The UFCW also bankrolled the acronym-challenged shell group, OURWalmart (a.k.a. the Organization United for Respect at Walmart), which targeted the United States’ largest and most successful retailer for unionization. Its five-year long effort has been spectacularly unsuccessful for one reason: it failed to gain the support of Walmart employees. Nevertheless, it consistently claims it was and is on the cusp of victory.

Now, disenfranchised by UFCW, OURWalmart re-launched itself trumpeting the fact that it has 60,000 “participants” engaged on its Facebook page. Anyone involved in organizing large groups of people understands the meaninglessness of this statement. “Participants” does not mean Walmart employees—which effectively defeats the purpose of the organization altogether.

Think of it this way: the labor movement routinely provides thousands of foot soldiers on a moment’s notice to campaign for Democratic candidates during election time. 60,000 Facebook participants is a pathetic statistic, especially when considering the size and scope of the outreach capabilities of OURWalmart’s new godfather—the AFL-CIO.  

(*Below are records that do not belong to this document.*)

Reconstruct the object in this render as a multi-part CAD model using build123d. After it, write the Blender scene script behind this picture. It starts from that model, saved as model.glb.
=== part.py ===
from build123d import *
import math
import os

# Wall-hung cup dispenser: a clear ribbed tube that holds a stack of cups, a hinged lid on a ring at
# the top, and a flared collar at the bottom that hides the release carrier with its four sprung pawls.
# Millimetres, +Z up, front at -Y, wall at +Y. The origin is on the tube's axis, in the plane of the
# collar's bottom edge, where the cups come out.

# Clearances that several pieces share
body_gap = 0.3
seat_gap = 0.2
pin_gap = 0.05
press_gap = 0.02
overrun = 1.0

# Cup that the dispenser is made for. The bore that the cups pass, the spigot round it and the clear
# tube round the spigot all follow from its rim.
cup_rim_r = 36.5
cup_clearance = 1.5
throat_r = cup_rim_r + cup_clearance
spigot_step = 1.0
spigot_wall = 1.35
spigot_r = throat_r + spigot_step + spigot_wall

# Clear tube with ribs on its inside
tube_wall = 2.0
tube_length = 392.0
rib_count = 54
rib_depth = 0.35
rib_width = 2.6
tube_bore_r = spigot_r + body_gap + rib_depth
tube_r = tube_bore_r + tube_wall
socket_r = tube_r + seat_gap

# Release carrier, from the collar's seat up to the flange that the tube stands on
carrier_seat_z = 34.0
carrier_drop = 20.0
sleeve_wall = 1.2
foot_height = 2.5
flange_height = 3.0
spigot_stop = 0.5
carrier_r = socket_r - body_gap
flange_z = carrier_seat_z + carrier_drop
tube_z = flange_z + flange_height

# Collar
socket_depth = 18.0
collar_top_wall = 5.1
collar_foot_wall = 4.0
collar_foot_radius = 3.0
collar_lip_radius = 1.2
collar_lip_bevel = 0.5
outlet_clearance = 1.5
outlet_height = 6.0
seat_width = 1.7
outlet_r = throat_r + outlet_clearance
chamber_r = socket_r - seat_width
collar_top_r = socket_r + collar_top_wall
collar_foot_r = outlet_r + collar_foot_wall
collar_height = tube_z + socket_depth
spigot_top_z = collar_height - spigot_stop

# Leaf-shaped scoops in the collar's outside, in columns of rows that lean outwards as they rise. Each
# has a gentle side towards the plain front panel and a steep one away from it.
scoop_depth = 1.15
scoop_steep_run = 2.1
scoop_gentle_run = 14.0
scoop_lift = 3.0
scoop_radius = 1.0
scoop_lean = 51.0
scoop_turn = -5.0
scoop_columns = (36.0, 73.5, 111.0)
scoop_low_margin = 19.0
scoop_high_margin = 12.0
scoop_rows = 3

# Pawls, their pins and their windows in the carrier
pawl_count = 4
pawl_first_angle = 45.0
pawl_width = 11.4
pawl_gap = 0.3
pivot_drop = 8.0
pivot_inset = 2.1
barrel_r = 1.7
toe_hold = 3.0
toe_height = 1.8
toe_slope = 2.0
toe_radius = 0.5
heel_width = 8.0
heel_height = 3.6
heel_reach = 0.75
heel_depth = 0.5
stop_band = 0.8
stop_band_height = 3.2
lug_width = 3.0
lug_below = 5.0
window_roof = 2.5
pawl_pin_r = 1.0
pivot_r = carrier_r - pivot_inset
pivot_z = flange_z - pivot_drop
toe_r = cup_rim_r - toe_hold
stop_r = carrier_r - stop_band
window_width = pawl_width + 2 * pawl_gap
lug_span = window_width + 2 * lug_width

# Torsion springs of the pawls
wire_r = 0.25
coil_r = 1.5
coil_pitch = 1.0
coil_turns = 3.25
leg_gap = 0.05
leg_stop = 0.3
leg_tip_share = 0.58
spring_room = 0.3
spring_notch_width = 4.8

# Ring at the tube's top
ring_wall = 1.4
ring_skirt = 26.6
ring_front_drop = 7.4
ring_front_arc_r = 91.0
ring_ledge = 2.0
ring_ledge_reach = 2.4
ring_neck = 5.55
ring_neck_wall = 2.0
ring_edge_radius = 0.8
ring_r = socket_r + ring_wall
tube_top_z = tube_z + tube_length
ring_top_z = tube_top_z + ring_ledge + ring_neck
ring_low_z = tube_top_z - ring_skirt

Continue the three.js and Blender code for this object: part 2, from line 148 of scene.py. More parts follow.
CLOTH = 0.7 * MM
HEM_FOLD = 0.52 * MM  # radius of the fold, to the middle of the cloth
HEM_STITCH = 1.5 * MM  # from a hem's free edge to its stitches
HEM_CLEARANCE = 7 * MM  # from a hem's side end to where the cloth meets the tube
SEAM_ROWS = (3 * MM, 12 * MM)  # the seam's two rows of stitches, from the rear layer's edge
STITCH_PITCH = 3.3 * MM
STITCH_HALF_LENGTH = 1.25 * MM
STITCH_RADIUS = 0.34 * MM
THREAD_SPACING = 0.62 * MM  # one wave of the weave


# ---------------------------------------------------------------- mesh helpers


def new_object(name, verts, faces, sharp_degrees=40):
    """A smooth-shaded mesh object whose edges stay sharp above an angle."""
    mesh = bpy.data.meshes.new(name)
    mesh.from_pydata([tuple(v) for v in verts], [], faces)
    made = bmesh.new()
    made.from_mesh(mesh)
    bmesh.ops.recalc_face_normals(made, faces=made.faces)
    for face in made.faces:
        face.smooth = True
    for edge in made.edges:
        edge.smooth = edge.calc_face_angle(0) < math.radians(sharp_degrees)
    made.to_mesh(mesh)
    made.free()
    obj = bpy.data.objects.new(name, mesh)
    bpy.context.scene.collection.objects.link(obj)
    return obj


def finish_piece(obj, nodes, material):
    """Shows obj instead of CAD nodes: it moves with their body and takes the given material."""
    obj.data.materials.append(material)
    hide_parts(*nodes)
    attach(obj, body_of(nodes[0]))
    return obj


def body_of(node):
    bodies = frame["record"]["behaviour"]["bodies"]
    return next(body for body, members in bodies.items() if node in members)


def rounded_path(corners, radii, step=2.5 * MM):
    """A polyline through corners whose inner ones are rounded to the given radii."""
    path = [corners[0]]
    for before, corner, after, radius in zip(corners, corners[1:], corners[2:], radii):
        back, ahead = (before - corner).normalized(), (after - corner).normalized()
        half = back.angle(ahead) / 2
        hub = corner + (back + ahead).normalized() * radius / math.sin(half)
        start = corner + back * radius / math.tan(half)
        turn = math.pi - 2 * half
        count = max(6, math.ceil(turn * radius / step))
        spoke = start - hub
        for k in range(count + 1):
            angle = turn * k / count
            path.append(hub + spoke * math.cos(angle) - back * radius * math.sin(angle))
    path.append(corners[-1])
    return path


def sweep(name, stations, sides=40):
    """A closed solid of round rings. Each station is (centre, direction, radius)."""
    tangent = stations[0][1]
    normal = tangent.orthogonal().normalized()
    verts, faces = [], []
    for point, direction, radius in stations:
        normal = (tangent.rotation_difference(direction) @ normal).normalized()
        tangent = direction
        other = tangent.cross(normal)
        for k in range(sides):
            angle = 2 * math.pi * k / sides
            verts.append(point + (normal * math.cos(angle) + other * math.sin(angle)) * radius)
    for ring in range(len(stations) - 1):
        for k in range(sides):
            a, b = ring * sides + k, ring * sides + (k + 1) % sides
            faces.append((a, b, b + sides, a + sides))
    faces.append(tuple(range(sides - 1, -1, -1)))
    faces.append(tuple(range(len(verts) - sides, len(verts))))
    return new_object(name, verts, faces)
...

What’s worse is the political “pay to play” between unions and Democrats. Every election cycle, unions spend hundred of millions of their members’ hard-earned money via union dues supporting Democratic candidates. Fearful of losing one of their biggest sources of campaign funds, these candidates, once elected, will do anything to support the unions’ efforts to expand their membership. As former Governor and Democratic National Committee Chair Howard Dean says, “labor unions are super PACs…super PACs that Democrats like.”

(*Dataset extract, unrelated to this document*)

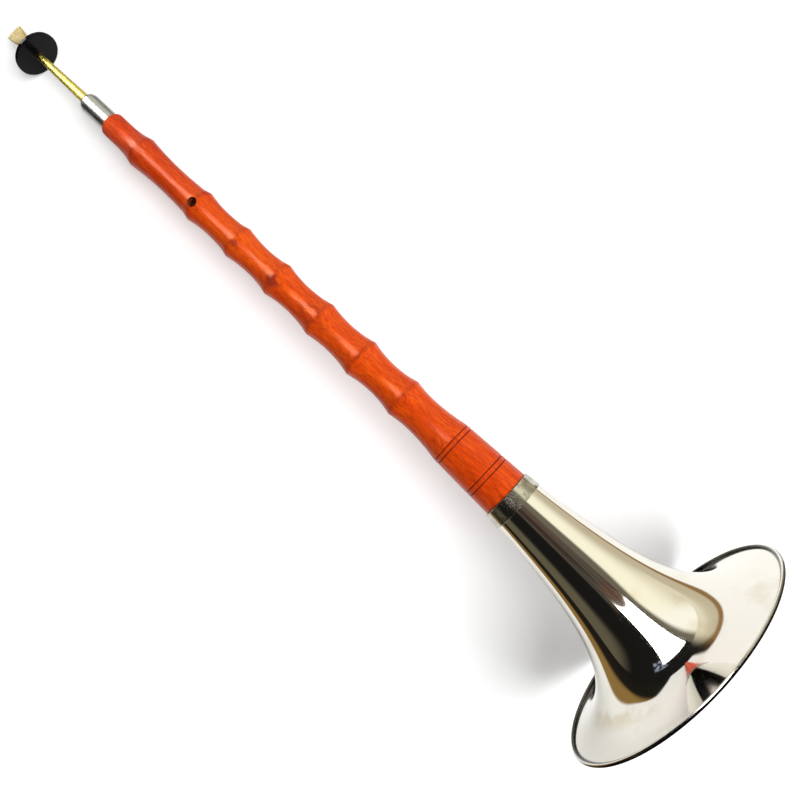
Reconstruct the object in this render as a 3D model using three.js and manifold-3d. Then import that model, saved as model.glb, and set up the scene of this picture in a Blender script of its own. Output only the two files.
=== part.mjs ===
// A double-reed folk horn with a turned wooden body, a metal bell and a brass staple.
// It lies on a table as it is put down: on the rolled rim of its bell and the edge of its lip disc.
// Millimetres, +Z up, +X towards the bell. Origin: under the middle of the object, on the table.
//
// Everything is first built on the horn's own axis. There s is the distance along the axis, 0 at
// the top end of the wood, growing towards the bell. The finished horn is then tilted to its rest.
import * as THREE from 'three';
import { mergeVertices } from 'three/addons/utils/BufferGeometryUtils.js';
import Module from 'manifold-3d';

const wasm = await Module();
wasm.setup();

// Sizes, mm.

// Wooden body, turned with a crest between every two finger holes.
const woodLength = 300;
const woodTopRadius = 7.25;
const woodBottomRadius = 13.7;
const topEdgeRounding = 1.3;
const crestPlaceShares = [0.0863, 0.2433, 0.3453, 0.4477, 0.5553, 0.658, 0.761];
const crestRadiusShares = [0.683, 0.708, 0.721, 0.753, 0.779, 0.83, 0.835];
const valleyPlaceShares = [0.035, 0.166, 0.292, 0.3965, 0.4985, 0.603, 0.7095, 0.8015];
const valleyRadiusShares = [0.527, 0.577, 0.596, 0.613, 0.625, 0.674, 0.6875, 0.7465];
const landLength = 5;
const landRise = 1.15;
const coneStartShare = 0.872;
const coneStartRadiusShare = 0.9;

// Turned double lines round the cone at the lower end.
const groovePlaceShares = [0.8749, 0.8834, 0.9508, 0.96];
const grooveDepth = 0.5;
const grooveWidth = 0.9;

// Bore, holes and the tenon that the bell sits on.
const boreTopRadius = 4.2;
const boreBottomRadius = 9.2;
const fingerHoleRadius = 3.3;
const thumbHoleRadius = 2.8;
const thumbHolePlaceShare = 0.2413;
const thumbHoleTurn = THREE.MathUtils.degToRad(6.5);
const tenonRadius = 12.9;
const tenonLength = 25;

// Clearances.
const fitClearance = 0.15;
const seatGap = 0.3;
const cutOverrun = 3;

// Points closer than this are one point.
const weldDistance = 1e-4;

// Brass staple, a cone known at the disc and at the sleeve's shoulder.
const discPlace = -64.9;
const shoulderPlace = -21.4;
const stapleRadiusAtDisc = 1.93;
const stapleRadiusAtShoulder = 2.9;
const stapleWall = 0.35;
const stapleSeatInReed = 8;

// Sleeve on the staple's lower end, with a spigot that goes into the wood.
const sleeveRadius = 5.8;
const shoulderLength = 4.2;
const shoulderLip = 0.45;
const spigotLength = 22;
const spigotWall = 0.5;
const corkWall = 0.5;
const corkMargin = 2;
const socketSpareDepth = 3;

// Lip disc.
const discRadius = 13.1;
const discThickness = 2;
const discEdgeRounding = 0.5;

// Reed: one flattened cane tube, round on the staple and thin at the tip.
const reedFreeLength = 11.3;
const reedWall = 0.7;
const reedTipWidth = 9.7;
const reedTipThickness = 1.3;
const reedTipWall = 0.35;

// Wire wound round the reed's foot.
const reedWireRadius = 0.28;
const reedWirePitch = 1.15;
const reedWireTurns = 5;
const reedWireMargin = 1;

// Bell: spun shell whose radius follows a horn curve, with its edge rolled round a wire.
const bellLength = 108.7;
const throatRadius = 14.17;
const mouthRadius = 68.4;
const bellWall = 0.5;
const hornFocusBeyondMouth = 4.08;
const hornPower = 0.294;
const hornSlopeShare = 1e-5;
const rimWireRadius = 0.3;
const rimRoll = THREE.MathUtils.degToRad(290);

// Collar strap round the bell's throat, with a small nick in its lower edge.
const collarLength = 8.6;
const collarWall = 0.4;
const nickWidth = 1.1;
const nickDepth = 1.6;
const nickTurn = THREE.MathUtils.degToRad(-58);

// How finely round things are divided.
const woodSides = 28;
const bellSides = 56;
const discSides = 48;
const stapleSides = 24;
const sleeveSides = 32;
const coveSteps = 3;
const riseSteps = 3;
const roundingSteps = 3;
const hornSteps = 15;
const hornCrowding = 2;
const rollSteps = 7;
const holeSides = 16;
const reedSides = 24;
const reedSeatRings = 3;
const reedFreeRings = 6;
const wireSides = 6;
const wireStepsPerTurn = 24;

// Helpers.

const fullTurn = 2 * Math.PI;

// Turns an outline of [radius, s] points round the axis. The outline closes on itself and runs
// towards +s on its outside. A flat facet, not a corner, lies at the bottom.
function turned(outline, sides) {
  const points = outline.map(([radius, s]) => new THREE.Vector2(radius, s));
  points.push(points[0].clone());
  const geometry = new THREE.LatheGeometry(points, sides, Math.PI / sides);
  geometry.rotateZ(-Math.PI / 2);
  return geometry;
}

// A closed body from rings of points: rings[i][j] is point j of ring i, and the last ring
// joins the first one, as in a tube with an outside and an inside.
function ringBody(rings) {
  const count = rings[0].length;
  const positions = rings.flat().flatMap((p) => [p.x, p.y, p.z]);
  const indices = [];
  for (let i = 0; i < rings.length; i += 1) {
    const next = (i + 1) % rings.length;
    for (let j = 0; j < count; j += 1) {
      const k = (j + 1) % count;
      const a = i * count + j;
      const b = next * count + j;
      const c = next * count + k;
      const d = i * count + k;
      indices.push(a, b, c, a, c, d);
    }
  }
  const geometry = new THREE.BufferGeometry();
  geometry.setAttribute('position', new THREE.Float32BufferAttribute(positions, 3));
  geometry.setIndex(indices);
  return geometry;
}

function toSolid(geometry) {
  const bare = new THREE.BufferGeometry();
  bare.setAttribute('position', geometry.getAttribute('position').clone());
  bare.setIndex(geometry.getIndex());
  const merged = mergeVertices(bare, weldDistance);
  return new wasm.Manifold(new wasm.Mesh({
    numProp: 3,
    vertProperties: new Float32Array(merged.getAttribute('position').array),
    triVerts: new Uint32Array(merged.getIndex().array),
  }));
}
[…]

Nobody has received more largess from unions than President Obama—more than a billion dollars over his two campaigns—and no one has returned so much in kind. Most blatantly, President Obama sought to pack the NLRB with unconstitutional recess appointments, which were unanimously set aside by an incredulous Supreme Court.

So what did he do next? He threw the unions a life preserver of course, by breaking with a 70-year-old, bi-partisan tradition that strongly discourages appointing active members of organized labor to the NLRB. The militant partisanship of these NLRB board members has led to an array of new rules that undermine worker and employer rights.—all for the benefit of Big Labor.

For example, the Board’s “ambush election” measure seeks to muzzle employers prior to an election and deny workers their right to hear the other side of the union story. It also denies them the opportunity to validate the promises a union may make to get their votes.

Finally, in order to make union organizing easier, the Obama NLRB redefined who is an “employer” that should be subject to union organizing. Incredibly, now the “employer” can include all other employers that provide the principal employer with a service.  For example, if you own a construction company you can be held accountable for the labor practices of your contractors.

Enough is enough.  Times have changed.  Globalization, the desire of modern workers to have a more cooperative relationship with their employer, the increased sensitivity of employers to the needs of their employees, and federal and state laws protecting workers have reduced workers’ desire for union representation. Instead of recognizing these realities and satisfying itself with a reduced role in the workplace, the labor movement is seeking to force itself on workers through dishonesty and intimidation.

It’s time to hold these bad actors to account, for the sake of job creators, workers, and our economy.